**Data:**

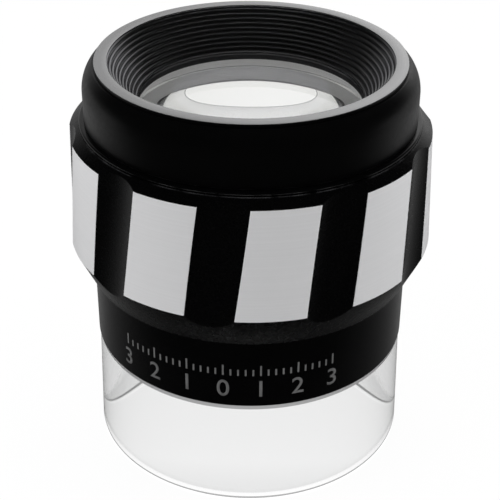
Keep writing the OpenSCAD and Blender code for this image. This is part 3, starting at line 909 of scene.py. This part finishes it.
def lens(name, node, upper, lower, upper_finish, lower_finish):
    """A lens between two faces, with a ground edge."""
    body = turned(name, upper + lower[::-1], closed=False)
    for finish in (upper_finish, lower_finish, ground_edge_and_glow):
        body.data.materials.append(finish)
    for face in body.data.polygons:
        centre = face.center / MM
        if math.hypot(centre.x, centre.y) > LENS_R - 0.01 and abs(face.normal.z) < 0.2:
            face.material_index = 2
        else:
            r = math.hypot(centre.x, centre.y)
            top = min(upper, key=lambda p: abs(p[0] - r))[1]
            bottom = min(lower, key=lambda p: abs(p[0] - r))[1]
            face.material_index = 0 if abs(centre.z - top) < abs(centre.z - bottom) else 1
    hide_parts(node)
    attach(body, "focus")
    return body


# %% Lens pairs
flint_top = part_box("upper_flint_lens")[1][2] / MM
upper_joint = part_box("upper_crown_lens")[1][2] / MM
upper_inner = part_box("upper_crown_lens")[0][2] / MM
lower_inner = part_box("lower_crown_lens")[1][2] / MM
lower_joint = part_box("lower_crown_lens")[0][2] / MM
flint_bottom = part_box("lower_flint_lens")[0][2] / MM
CEMENT = 0.02

upper_flint = lens("upper_flint", "upper_flint_lens", lens_face(TOP_CURVE, flint_top, 1),
                   lens_face(JOINT_CURVE, upper_joint + CEMENT, 1), lens_glass, close_contact)
upper_crown = lens("upper_crown", "upper_crown_lens", lens_face(JOINT_CURVE, upper_joint, 1),
                   lens_face(INNER_CURVE, upper_inner, -1), close_contact, lens_glass)
lower_crown = lens("lower_crown", "lower_crown_lens", lens_face(INNER_CURVE, lower_inner, 1),
                   lens_face(JOINT_CURVE, lower_joint, -1), dense_glass, close_contact)
lower_flint = lens("lower_flint", "lower_flint_lens",
                   lens_face(JOINT_CURVE, lower_joint - CEMENT, -1),
                   lens_face(BOTTOM_CURVE, flint_bottom, -1), close_contact, dense_glass)

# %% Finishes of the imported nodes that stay
for node, finish in (("lens_barrel", inner_black), ("base_gasket", gasket_grey),
                     ("base_nut", inner_black), ("damping_ring", nylon),
                     ("guide_screws", screw_steel), ("ring_screws", screw_black),
                     ("lens_spacer", inner_grey_and_glow), ("lens_retainer", inner_grey_and_glow)):
    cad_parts[node].data.materials.clear()
    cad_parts[node].data.materials.append(finish)

# %% Finish
bpy.context.scene.view_settings.view_transform = "Standard"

**Short task:** Copy exactly the lines that run from the first line of the data to the line containing "CEMENT = 0.02", please, with both ends included and nothing else.

**Task result:**
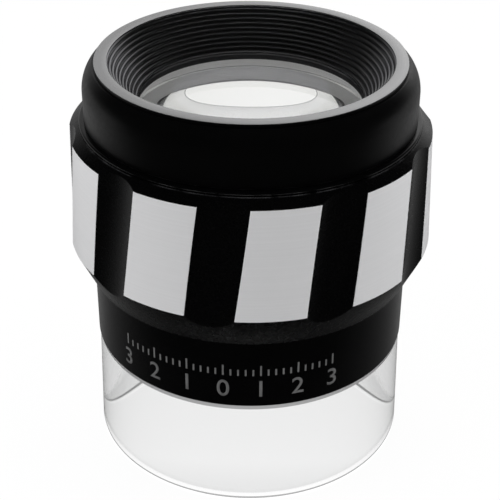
Keep writing the OpenSCAD and Blender code for this image. This is part 3, starting at line 909 of scene.py. This part finishes it.
def lens(name, node, upper, lower, upper_finish, lower_finish):
    """A lens between two faces, with a ground edge."""
    body = turned(name, upper + lower[::-1], closed=False)
    for finish in (upper_finish, lower_finish, ground_edge_and_glow):
        body.data.materials.append(finish)
    for face in body.data.polygons:
        centre = face.center / MM
        if math.hypot(centre.x, centre.y) > LENS_R - 0.01 and abs(face.normal.z) < 0.2:
            face.material_index = 2
        else:
            r = math.hypot(centre.x, centre.y)
            top = min(upper, key=lambda p: abs(p[0] - r))[1]
            bottom = min(lower, key=lambda p: abs(p[0] - r))[1]
            face.material_index = 0 if abs(centre.z - top) < abs(centre.z - bottom) else 1
    hide_parts(node)
    attach(body, "focus")
    return body


# %% Lens pairs
flint_top = part_box("upper_flint_lens")[1][2] / MM
upper_joint = part_box("upper_crown_lens")[1][2] / MM
upper_inner = part_box("upper_crown_lens")[0][2] / MM
lower_inner = part_box("lower_crown_lens")[1][2] / MM
lower_joint = part_box("lower_crown_lens")[0][2] / MM
flint_bottom = part_box("lower_flint_lens")[0][2] / MM
CEMENT = 0.02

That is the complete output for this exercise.